26-06-2008

4 business skills you would have mastered at school - if you’d paid attention!

Most of us remember sitting in school wondering why we were learning certain subjects that just didn’t seem relevant to the real world. Yet as adults we often regret not making more of an effort.

So here are our top 4 skills that are useful in business and which you might have learned at school had you been paying more attention!

1. Presentations and public speaking

A great many people dread the prospect of having to make a presentation at work or of making a speech in front of a group of people.

Part of this reluctance – ok, fear – may be to do with our presentation experiences at school. Reading out an essay or speaking a foreign language in front of a room full of belligerent peers was never going to warm you to the skill of public speaking, but if it hadn’t been an ordeal most of us would undoubtedly have learned from it and would be better at our jobs today!

2. Foreign languages

The English have never been comfortable with speaking other languages, however this puts us at a distinct disadvantage in many business situations. The business world is becoming ever more international and especially for entrepreneurs and small business owners, the ability to communicate with suppliers and clients based in other countries is invaluable.
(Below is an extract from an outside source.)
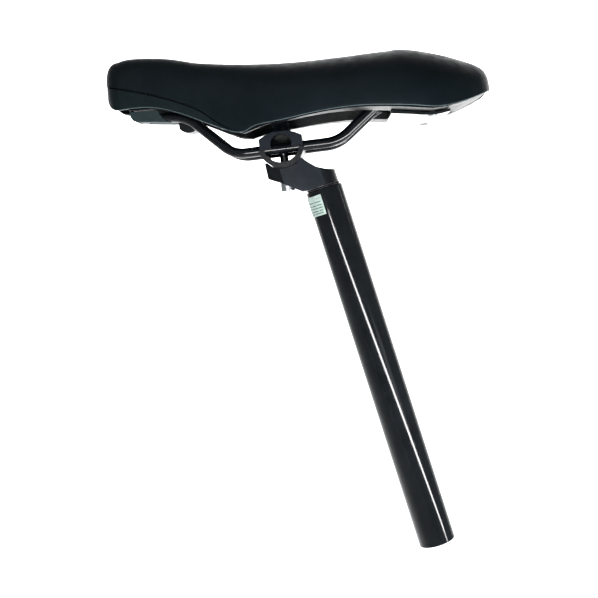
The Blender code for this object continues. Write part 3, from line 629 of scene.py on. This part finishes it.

Do we wish we hadn’t given up German to do woodwork? You bet we do!

3. Networking

A business professional’s ability to connect with strangers in forced social situations is directly related to their experiences in the playground at school. This is the environment where we first learn to read people’s reactions to our advances, including the all-important body language.

Unfortunately the human pack instinct usually prevents us from reaching out to strangers and never was that more true than when we were at school. If only we’d made more effort to enjoy the company of the visiting sports team instead of huddling together and sniggering at their accents or uniforms, we would all be better networkers in our adult lives.

4. Humanities

Subjects such as history and geography don’t immediately seem to have much relevance in the business world, but really it is through them that we gain our first understanding of the wider world.

History taught us about the politics and cultural influences that shape each country and the way it does business with the world. Learning about wars may have seemed dull and irrelevant in school but as adults we now realise how significant an impact a war can have on the world economy.

Geography is equally important – not the volcanoes and tectonic plates that make up our physical world but rather the human geography that teaches us about the way people interact with the world and with each other. Important and useful lessons about industrialisation, town planning, migration and immigration, urban regeneration and the environment were learned and promptly dismissed, but that knowledge would now serve many of us better in our working lives.


There has been much made in the press of the lack of business knowledge and skills that our schools offer to children. While finding the resources to offer business studies at school to all pupils would be difficult, perhaps the solution is first to begin applying the subjects learned in class directly to real world business situations.

Certainly, if our generation had been more enthused by the entrepreneurial applications and money-making potential of what we were learning then we may have paid a lot more attention at school!